Repeat all of the data precisely.

- DATA SHOWN -

····················

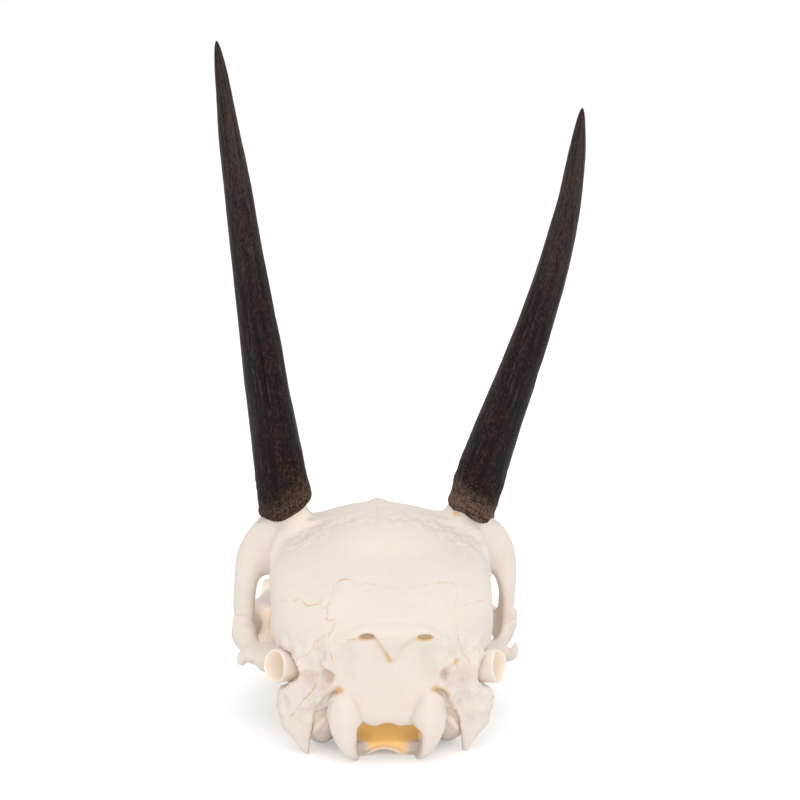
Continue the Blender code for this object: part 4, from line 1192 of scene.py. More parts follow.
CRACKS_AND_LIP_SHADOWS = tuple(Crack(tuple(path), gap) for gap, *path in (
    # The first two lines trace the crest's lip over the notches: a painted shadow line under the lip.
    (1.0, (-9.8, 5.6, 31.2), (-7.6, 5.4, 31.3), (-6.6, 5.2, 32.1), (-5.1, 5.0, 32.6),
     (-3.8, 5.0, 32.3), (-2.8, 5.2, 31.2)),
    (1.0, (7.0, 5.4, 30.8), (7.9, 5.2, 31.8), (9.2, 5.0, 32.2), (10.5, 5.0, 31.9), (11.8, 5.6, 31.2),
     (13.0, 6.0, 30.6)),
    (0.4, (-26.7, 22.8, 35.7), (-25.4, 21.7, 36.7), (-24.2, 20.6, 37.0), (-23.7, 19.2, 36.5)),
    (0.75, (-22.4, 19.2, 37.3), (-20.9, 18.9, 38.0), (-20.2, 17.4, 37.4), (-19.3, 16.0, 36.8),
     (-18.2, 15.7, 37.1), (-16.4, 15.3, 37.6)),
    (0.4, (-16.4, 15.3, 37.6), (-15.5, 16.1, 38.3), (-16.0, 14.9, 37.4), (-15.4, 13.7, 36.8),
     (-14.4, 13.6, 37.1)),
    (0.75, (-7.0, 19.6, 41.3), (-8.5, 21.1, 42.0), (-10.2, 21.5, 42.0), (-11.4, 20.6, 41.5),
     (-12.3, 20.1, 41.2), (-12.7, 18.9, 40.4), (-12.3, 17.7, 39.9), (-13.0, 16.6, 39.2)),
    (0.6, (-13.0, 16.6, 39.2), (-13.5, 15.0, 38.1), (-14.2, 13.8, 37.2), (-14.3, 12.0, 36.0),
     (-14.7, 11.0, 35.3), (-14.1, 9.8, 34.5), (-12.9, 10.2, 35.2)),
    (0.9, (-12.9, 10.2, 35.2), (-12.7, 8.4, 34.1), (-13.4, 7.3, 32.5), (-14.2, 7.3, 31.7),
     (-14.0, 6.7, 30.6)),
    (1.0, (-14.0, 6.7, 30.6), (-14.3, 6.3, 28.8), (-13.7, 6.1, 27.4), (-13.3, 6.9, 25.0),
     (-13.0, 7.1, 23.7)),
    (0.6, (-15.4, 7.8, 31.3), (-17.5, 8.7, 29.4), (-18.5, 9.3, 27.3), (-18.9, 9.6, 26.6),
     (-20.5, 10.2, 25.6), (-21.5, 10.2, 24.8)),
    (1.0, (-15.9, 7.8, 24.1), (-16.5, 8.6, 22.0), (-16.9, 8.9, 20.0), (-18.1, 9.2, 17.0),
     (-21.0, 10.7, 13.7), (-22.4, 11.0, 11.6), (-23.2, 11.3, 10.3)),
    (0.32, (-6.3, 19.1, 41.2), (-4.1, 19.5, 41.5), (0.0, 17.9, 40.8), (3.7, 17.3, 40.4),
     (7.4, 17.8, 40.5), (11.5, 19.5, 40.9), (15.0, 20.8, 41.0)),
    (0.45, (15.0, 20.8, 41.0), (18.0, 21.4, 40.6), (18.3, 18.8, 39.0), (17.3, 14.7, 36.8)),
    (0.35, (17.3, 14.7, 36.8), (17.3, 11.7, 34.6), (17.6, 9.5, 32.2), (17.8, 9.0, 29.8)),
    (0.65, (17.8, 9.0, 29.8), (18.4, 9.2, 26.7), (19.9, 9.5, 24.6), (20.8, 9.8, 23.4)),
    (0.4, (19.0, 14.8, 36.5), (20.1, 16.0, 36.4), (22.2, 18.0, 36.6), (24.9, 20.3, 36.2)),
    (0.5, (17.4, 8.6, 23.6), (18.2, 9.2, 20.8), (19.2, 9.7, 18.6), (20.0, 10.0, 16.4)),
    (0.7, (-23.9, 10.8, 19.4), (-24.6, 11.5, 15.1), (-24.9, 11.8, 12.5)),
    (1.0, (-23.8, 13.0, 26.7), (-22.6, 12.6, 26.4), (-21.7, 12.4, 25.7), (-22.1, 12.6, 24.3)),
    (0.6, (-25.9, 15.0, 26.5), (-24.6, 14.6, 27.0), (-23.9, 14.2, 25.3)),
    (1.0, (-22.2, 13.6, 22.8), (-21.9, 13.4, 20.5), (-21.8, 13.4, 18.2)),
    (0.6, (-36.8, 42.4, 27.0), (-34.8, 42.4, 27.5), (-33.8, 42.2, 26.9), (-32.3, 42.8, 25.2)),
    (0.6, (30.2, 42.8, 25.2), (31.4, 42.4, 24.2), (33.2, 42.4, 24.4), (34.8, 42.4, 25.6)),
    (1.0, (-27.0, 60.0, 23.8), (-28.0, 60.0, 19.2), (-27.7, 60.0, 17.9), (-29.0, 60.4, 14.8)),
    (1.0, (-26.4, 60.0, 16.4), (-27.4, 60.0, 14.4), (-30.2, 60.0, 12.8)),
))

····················

- FINISHED EXERCISE -
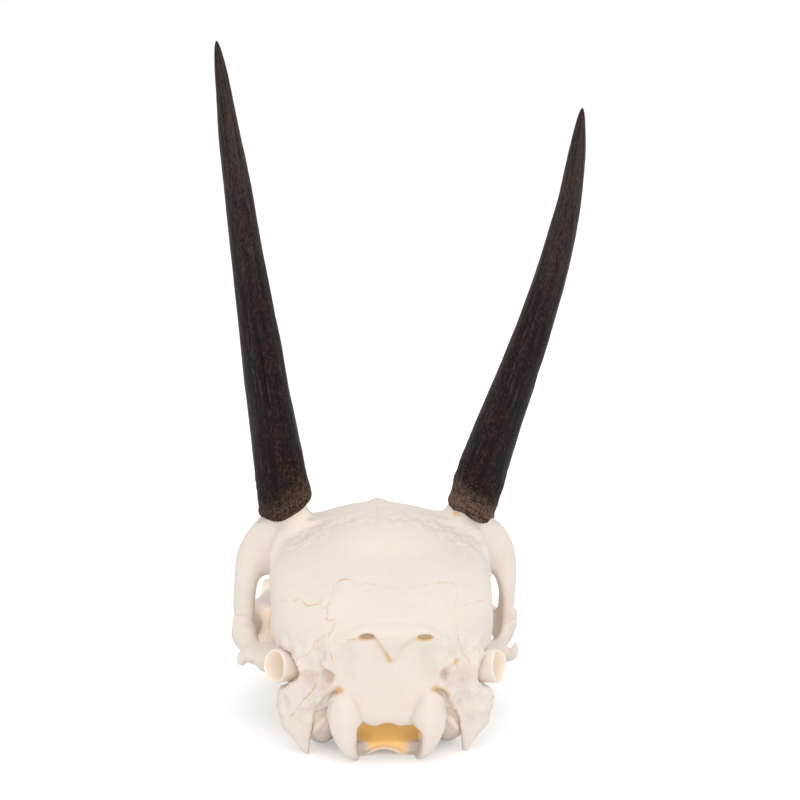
Continue the Blender code for this object: part 4, from line 1192 of scene.py. More parts follow.
CRACKS_AND_LIP_SHADOWS = tuple(Crack(tuple(path), gap) for gap, *path in (
    # The first two lines trace the crest's lip over the notches: a painted shadow line under the lip.
    (1.0, (-9.8, 5.6, 31.2), (-7.6, 5.4, 31.3), (-6.6, 5.2, 32.1), (-5.1, 5.0, 32.6),
     (-3.8, 5.0, 32.3), (-2.8, 5.2, 31.2)),
    (1.0, (7.0, 5.4, 30.8), (7.9, 5.2, 31.8), (9.2, 5.0, 32.2), (10.5, 5.0, 31.9), (11.8, 5.6, 31.2),
     (13.0, 6.0, 30.6)),
    (0.4, (-26.7, 22.8, 35.7), (-25.4, 21.7, 36.7), (-24.2, 20.6, 37.0), (-23.7, 19.2, 36.5)),
    (0.75, (-22.4, 19.2, 37.3), (-20.9, 18.9, 38.0), (-20.2, 17.4, 37.4), (-19.3, 16.0, 36.8),
     (-18.2, 15.7, 37.1), (-16.4, 15.3, 37.6)),
    (0.4, (-16.4, 15.3, 37.6), (-15.5, 16.1, 38.3), (-16.0, 14.9, 37.4), (-15.4, 13.7, 36.8),
     (-14.4, 13.6, 37.1)),
    (0.75, (-7.0, 19.6, 41.3), (-8.5, 21.1, 42.0), (-10.2, 21.5, 42.0), (-11.4, 20.6, 41.5),
     (-12.3, 20.1, 41.2), (-12.7, 18.9, 40.4), (-12.3, 17.7, 39.9), (-13.0, 16.6, 39.2)),
    (0.6, (-13.0, 16.6, 39.2), (-13.5, 15.0, 38.1), (-14.2, 13.8, 37.2), (-14.3, 12.0, 36.0),
     (-14.7, 11.0, 35.3), (-14.1, 9.8, 34.5), (-12.9, 10.2, 35.2)),
    (0.9, (-12.9, 10.2, 35.2), (-12.7, 8.4, 34.1), (-13.4, 7.3, 32.5), (-14.2, 7.3, 31.7),
     (-14.0, 6.7, 30.6)),
    (1.0, (-14.0, 6.7, 30.6), (-14.3, 6.3, 28.8), (-13.7, 6.1, 27.4), (-13.3, 6.9, 25.0),
     (-13.0, 7.1, 23.7)),
    (0.6, (-15.4, 7.8, 31.3), (-17.5, 8.7, 29.4), (-18.5, 9.3, 27.3), (-18.9, 9.6, 26.6),
     (-20.5, 10.2, 25.6), (-21.5, 10.2, 24.8)),
    (1.0, (-15.9, 7.8, 24.1), (-16.5, 8.6, 22.0), (-16.9, 8.9, 20.0), (-18.1, 9.2, 17.0),
     (-21.0, 10.7, 13.7), (-22.4, 11.0, 11.6), (-23.2, 11.3, 10.3)),
    (0.32, (-6.3, 19.1, 41.2), (-4.1, 19.5, 41.5), (0.0, 17.9, 40.8), (3.7, 17.3, 40.4),
     (7.4, 17.8, 40.5), (11.5, 19.5, 40.9), (15.0, 20.8, 41.0)),
    (0.45, (15.0, 20.8, 41.0), (18.0, 21.4, 40.6), (18.3, 18.8, 39.0), (17.3, 14.7, 36.8)),
    (0.35, (17.3, 14.7, 36.8), (17.3, 11.7, 34.6), (17.6, 9.5, 32.2), (17.8, 9.0, 29.8)),
    (0.65, (17.8, 9.0, 29.8), (18.4, 9.2, 26.7), (19.9, 9.5, 24.6), (20.8, 9.8, 23.4)),
    (0.4, (19.0, 14.8, 36.5), (20.1, 16.0, 36.4), (22.2, 18.0, 36.6), (24.9, 20.3, 36.2)),
    (0.5, (17.4, 8.6, 23.6), (18.2, 9.2, 20.8), (19.2, 9.7, 18.6), (20.0, 10.0, 16.4)),
    (0.7, (-23.9, 10.8, 19.4), (-24.6, 11.5, 15.1), (-24.9, 11.8, 12.5)),
    (1.0, (-23.8, 13.0, 26.7), (-22.6, 12.6, 26.4), (-21.7, 12.4, 25.7), (-22.1, 12.6, 24.3)),
    (0.6, (-25.9, 15.0, 26.5), (-24.6, 14.6, 27.0), (-23.9, 14.2, 25.3)),
    (1.0, (-22.2, 13.6, 22.8), (-21.9, 13.4, 20.5), (-21.8, 13.4, 18.2)),
    (0.6, (-36.8, 42.4, 27.0), (-34.8, 42.4, 27.5), (-33.8, 42.2, 26.9), (-32.3, 42.8, 25.2)),
    (0.6, (30.2, 42.8, 25.2), (31.4, 42.4, 24.2), (33.2, 42.4, 24.4), (34.8, 42.4, 25.6)),
    (1.0, (-27.0, 60.0, 23.8), (-28.0, 60.0, 19.2), (-27.7, 60.0, 17.9), (-29.0, 60.4, 14.8)),
    (1.0, (-26.4, 60.0, 16.4), (-27.4, 60.0, 14.4), (-30.2, 60.0, 12.8)),
))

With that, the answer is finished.